These are not query-engine-specific. They apply to every layer.
Status legend
- Status: decided. No annotation needed; this is the default.
- Status: open — see MR-X. The principle is captured, but the concrete default or mechanism is still under discussion. Future work should follow the captured intent or update this document with the resolution.
- Status: aspirational. The invariant describes the target state; current code may not yet uphold it. PRs that move toward upholding it are welcome; PRs that drift away need explicit justification.
Capturing aspirational invariants on purpose: we'd rather record what we want to be true and have current code be measured against it than not have the rule at all.
How to use
- Writing an RFC or design proposal: walk through the relevant sections and state how the proposal upholds each invariant — or why a documented exception is justified.

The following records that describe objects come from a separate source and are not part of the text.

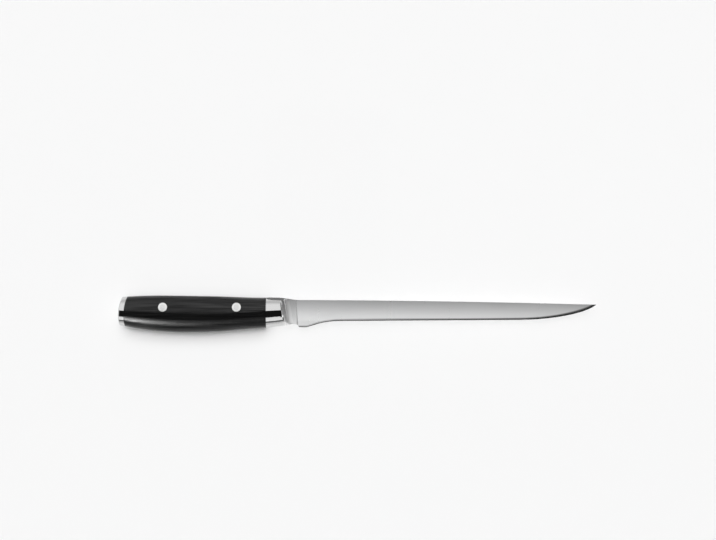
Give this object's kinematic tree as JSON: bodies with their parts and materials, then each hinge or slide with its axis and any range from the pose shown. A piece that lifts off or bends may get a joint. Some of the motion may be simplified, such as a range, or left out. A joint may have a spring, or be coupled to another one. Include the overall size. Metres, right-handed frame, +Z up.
{
  "type": "fillet knife",
  "caption": "Long narrow flexible blade with a full tang between two riveted black scales, with polished bolster cheeks and an end cap.",
  "frame": {"origin": "bottom centre of the knife's box as it lies on its left side, on the surface that it lies on", "axes": "+X from the butt to the tip, +Y from the cutting edge to the spine, +Z up out of the right side"},
  "size_m": [0.3664, 0.0284, 0.018],
  "materials": {
    "blade_steel": "satin ground across the blade",
    "polished_steel": "polished",
    "handle_scale": "smooth resin-bonded fabric, lightly waxed",
    "rivet_steel": "ground flush and buffed"
  },
  "bodies": {
    "root": {"blade": "blade_steel", "bolster_right": "polished_steel", "bolster_left": "polished_steel", "end_cap": "polished_steel", "scale_right": "handle_scale", "scale_left": "handle_scale", "rivet_front_female": "rivet_steel", "rivet_front_male": "rivet_steel", "rivet_rear_female": "rivet_steel", "rivet_rear_male": "rivet_steel"}
  },
  "joints": []
}
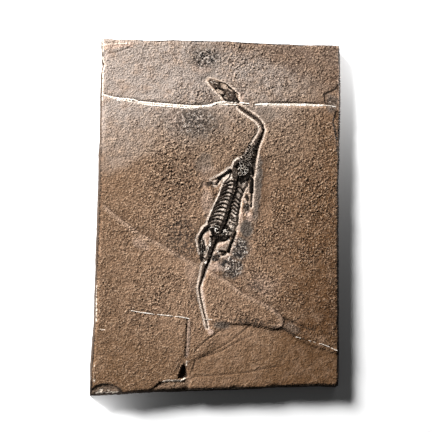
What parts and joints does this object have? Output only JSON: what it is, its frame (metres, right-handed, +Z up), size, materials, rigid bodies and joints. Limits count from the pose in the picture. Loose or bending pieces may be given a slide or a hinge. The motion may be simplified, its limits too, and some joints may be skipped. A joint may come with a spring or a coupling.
{
  "type": "fossil skeleton slab",
  "caption": "Slab of brown shale with the dark skeleton of a small long-necked marine reptile, Keichousaurus, lying in a scraped trough, crossed by white calcite veins.",
  "frame": {"origin": "Centre of the slab's footprint, on the flat back face that it lies on.", "axes": "+Z is up, out of the fossil face. +Y runs from the tail towards the head. +X is to the right seen from above."},
  "size_m": [0.218, 0.3089, 0.0133],
  "materials": {
    "shale": "fine pebbly bedding face of brown shale, dull and dry",
    "bone": "mineralised black-brown bone with a low sheen",
    "calcite": "milky white crystalline calcite"
  },
  "bodies": {
    "root": {"coracoid_left": "bone", "coracoid_right": "bone", "femur_left": "bone", "femur_right": "bone", "fibula_left": "bone", "fibula_right": "bone", "foot_left": "bone", "foot_right": "bone", "gastralia_left": "bone", "gastralia_right": "bone", "hand_left": "bone", "hand_right": "bone", "humerus_left": "bone", "humerus_right": "bone", "ilium_left": "bone", "ischium_left": "bone", "ischium_right": "bone", "neck_vertebrae": "bone", "pubis_left": "bone", "pubis_right": "bone", "radius_left": "bone", "radius_right": "bone", "rib_left_01": "bone", "rib_left_02": "bone", "rib_left_03": "bone", "rib_left_04": "bone", "rib_left_05": "bone", "rib_left_06": "bone", "rib_left_07": "bone", "rib_left_08": "bone", "rib_left_09": "bone", "rib_left_10": "bone", "rib_left_11": "bone", "rib_left_12": "bone", "rib_right_01": "bone", "rib_right_02": "bone", "rib_right_03": "bone", "rib_right_04": "bone", "rib_right_05": "bone", "rib_right_06": "bone", "rib_right_07": "bone", "rib_right_08": "bone", "rib_right_09": "bone", "scapula_left": "bone", "scapula_right": "bone", "skull": "bone", "slab": "shale", "tail_vertebrae": "bone", "tibia_left": "bone", "tibia_right": "bone", "trunk_vertebrae": "bone", "ulna_left": "bone", "ulna_right": "bone", "vein_left": "calcite", "vein_lower_left": "calcite", "vein_lower_right": "calcite", "vein_right": "calcite"}
  },
  "joints": []
}
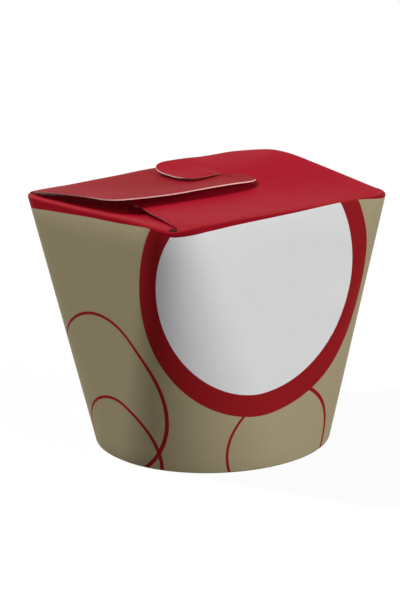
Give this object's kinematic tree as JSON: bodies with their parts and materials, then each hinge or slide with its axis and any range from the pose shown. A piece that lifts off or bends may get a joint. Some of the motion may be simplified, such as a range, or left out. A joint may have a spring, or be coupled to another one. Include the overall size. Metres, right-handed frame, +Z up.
{
  "type": "paper food container",
  "caption": "Folded paperboard food pail with a round recessed base, a wall that widens to a rounded square mouth, and a lid of infolded flaps hooked into each other.",
  "frame": {"origin": "centre of the foot, on the plane the pail stands on", "axes": "+Z up through the lid; -Y is the front panel, whose top edge carries the large flap that hooks over; X runs along the front panel"},
  "size_m": [0.1084, 0.0995, 0.1051],
  "materials": {
    "coated_board": "printed khaki, crimson and white with a soft coated sheen outside, plain board inside",
    "raw_board": "plain uncoated white board"
  },
  "bodies": {
    "root": {"lid_and_wall_blank": "coated_board", "floor_disc": "raw_board"}
  },
  "joints": []
}
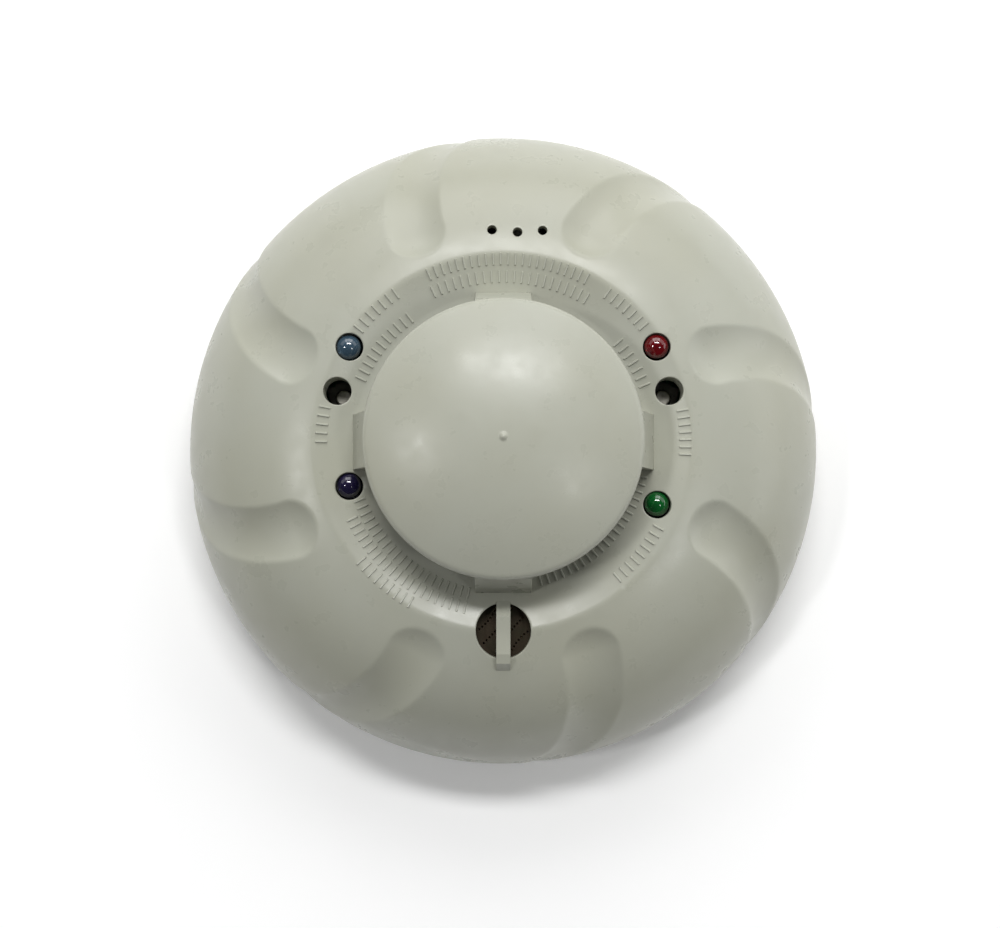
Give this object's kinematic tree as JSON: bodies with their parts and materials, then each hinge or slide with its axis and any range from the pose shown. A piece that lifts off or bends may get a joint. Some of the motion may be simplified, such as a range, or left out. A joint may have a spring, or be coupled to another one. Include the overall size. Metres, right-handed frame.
{
  "type": "carbon monoxide detector",
  "caption": "Round ceiling detector head for carbon monoxide and smoke, with a scooped dome, capped smoke inlet, indicator lamps, test holes and a twist-lock base.",
  "frame": {"origin": "centre of the mounting base's rear face, where it lies on the ceiling plate", "axes": "+Z out of the ceiling into the room, +Y towards the side with the small gas holes, sounder opening at -Y"},
  "size_m": [0.14, 0.14, 0.0574],
  "materials": {
    "cover_plastic": "satin moulded off-white plastic",
    "base_plastic": "satin moulded off-white plastic",
    "black_plastic": "matt black moulded plastic",
    "spring_metal": "phosphor bronze strip",
    "plated_steel": "zinc plated",
    "board": "green solder mask",
    "screen_mesh": "blackened metal",
    "brown_screen": "dark brown perforated disc",
    "foam": "closed cell foam",
    "lamp_blue": "tinted clear epoxy",
    "lamp_red": "tinted clear epoxy",
    "lamp_violet": "tinted clear epoxy",
    "lamp_green": "tinted clear epoxy",
    "optic_clear": "tinted clear epoxy",
    "sensor_can": "drawn steel can",
    "membrane": "white filter membrane",
    "brass_disc": "bright brass",
    "ceramic": "silvered ceramic",
    "relay_case": "black case",
    "capacitor_sleeve": "dark sleeve",
    "varistor_coat": "blue epoxy coat",
    "coil_core": "ferrite with wound copper"
  },
  "bodies": {
    "base": {"mounting_base": "base_plastic", "base_contacts": "spring_metal", "wire_clamps": "plated_steel", "terminal_screws": "plated_steel"},
    "head": {"rear_housing": "base_plastic", "housing_screws": "plated_steel", "contact_blades": "spring_metal", "main_circuit_board": "board", "board_screws": "plated_steel", "alarm_relays": "relay_case", "controller_chip": "black_plastic", "filter_capacitors": "capacitor_sleeve", "surge_varistor": "varistor_coat", "sounder_coil": "coil_core", "front_cover": "cover_plastic", "smoke_cap": "cover_plastic", "insect_screen": "screen_mesh", "chamber_base": "black_plastic", "chamber_cover": "black_plastic", "ir_emitter": "optic_clear", "photo_receiver": "optic_clear", "co_sensor_cell": "sensor_can", "co_sensor_filter": "membrane", "co_sensor_gasket": "foam", "sounder_housing": "black_plastic", "sounder_disc": "brass_disc", "sounder_element": "ceramic", "sounder_screen": "brown_screen", "sounder_gasket": "foam", "co_alarm_lamp": "lamp_blue", "smoke_alarm_lamp": "lamp_red", "trouble_lamp": "lamp_violet", "power_lamp": "lamp_green", "lamp_spacers": "black_plastic", "left_switch_body": "black_plastic", "right_switch_body": "black_plastic", "left_switch_frame": "plated_steel", "right_switch_frame": "plated_steel"},
    "left_button": {"left_test_button": "black_plastic"},
    "right_button": {"right_test_button": "black_plastic"}
  },
  "joints": [
    {"name": "head_twist", "type": "hinge", "parent": "base", "child": "head", "pos_m": [0, 0, 0.01], "axis": [0, 0, 1], "range_deg": [0, 22]},
    {"name": "left_test_press", "type": "slide", "parent": "head", "child": "left_button", "axis": [0, 0, -1], "range_m": [0, 0.0005], "stiffness_N_per_m": 3000},
    {"name": "right_test_press", "type": "slide", "parent": "head", "child": "right_button", "axis": [0, 0, -1], "range_m": [0, 0.0005], "stiffness_N_per_m": 3000}
  ]
}
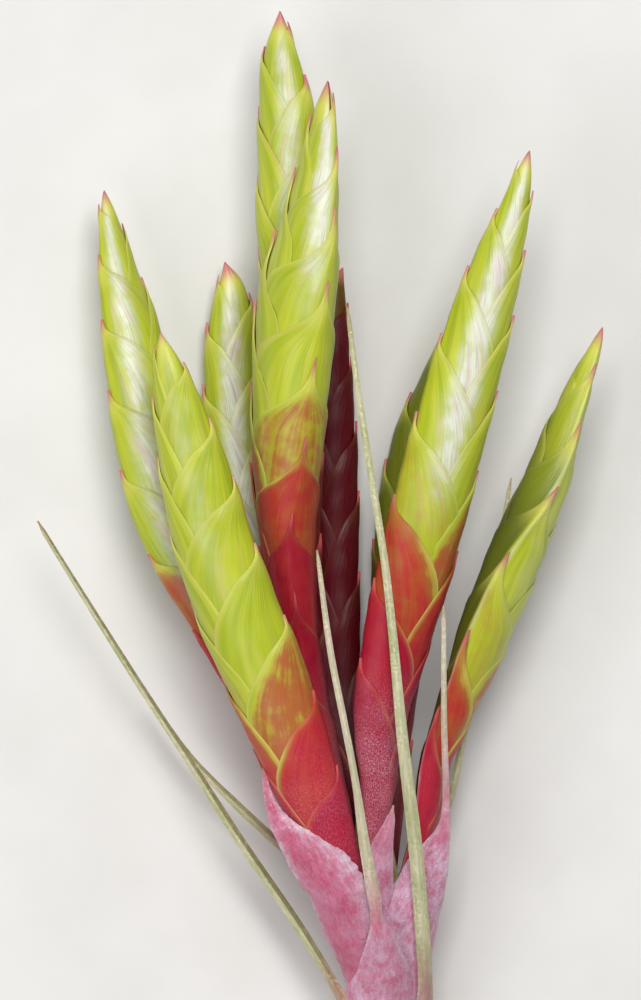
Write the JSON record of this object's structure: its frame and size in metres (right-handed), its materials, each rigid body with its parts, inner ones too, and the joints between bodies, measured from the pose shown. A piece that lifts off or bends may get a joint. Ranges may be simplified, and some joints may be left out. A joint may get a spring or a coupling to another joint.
{
  "type": "air plant flower head",
  "caption": "Cut flowering head of an air plant: a fan of flattened spikes of overlapping lime and red bracts on one stalk, lying on a table.",
  "frame": {"origin": "middle of the underside of the overall box, on the table", "axes": "+Y from the cut stalk to the tips of the spikes, +Z from the table to the front of the head, +X to the right seen from the front"},
  "size_m": [0.1136, 0.231, 0.0473],
  "materials": {
    "lime_bract": "satin lime green bract, silvery towards the middle",
    "red_bract": "satin crimson bract with a fine white scurf",
    "sheath": "matt pink sheath with a white scurf",
    "blade": "matt pale straw-green blade",
    "stalk": "matt olive stalk, cut clean"
  },
  "bodies": {
    "root": {"bract_a": "sheath", "bract_b": "blade", "bract_c": "sheath", "bract_e": "sheath", "bract_f": "sheath", "bract_g": "sheath", "bract_h": "blade", "bract_i": "sheath", "scape": "stalk", "scape_bract_front": "blade", "scape_bract_left": "blade", "spike_a_lime": "lime_bract", "spike_a_red": "red_bract", "spike_b_lime": "lime_bract", "spike_b_red": "red_bract", "spike_c_lime": "lime_bract", "spike_c_red": "red_bract", "spike_d_lime": "lime_bract", "spike_d_red": "red_bract", "spike_e_lime": "lime_bract", "spike_e_red": "red_bract", "spike_f_red": "red_bract", "spike_g_lime": "lime_bract", "spike_g_red": "red_bract", "spike_h_lime": "lime_bract", "spike_h_red": "red_bract", "spike_i_lime": "lime_bract", "spike_i_red": "red_bract"}
  },
  "joints": []
}
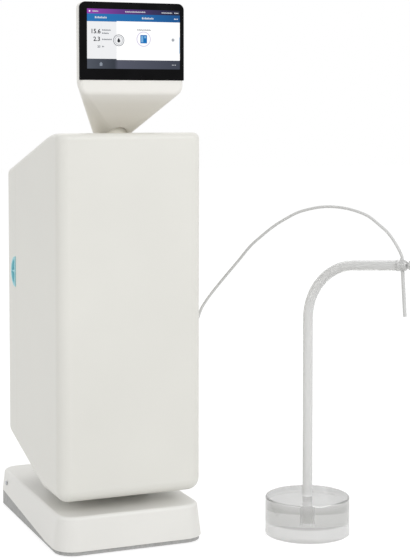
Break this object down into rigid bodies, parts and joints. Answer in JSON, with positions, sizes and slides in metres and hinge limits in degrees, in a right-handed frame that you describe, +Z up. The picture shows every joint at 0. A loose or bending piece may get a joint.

- Reviewing a PR or design: scan for invariants the change might violate. The deny-list (§IX) is the fastest first pass.
- Debating a tradeoff: invoke the relevant invariant and check whether the tradeoff respects it.
- Updating this document: add to the deny-list freely. Removing or relaxing an invariant requires the same review process as any other architectural decision.
I. Substrate respect — delegate, don't rebuild
The first question for any new component: does the substrate already do this?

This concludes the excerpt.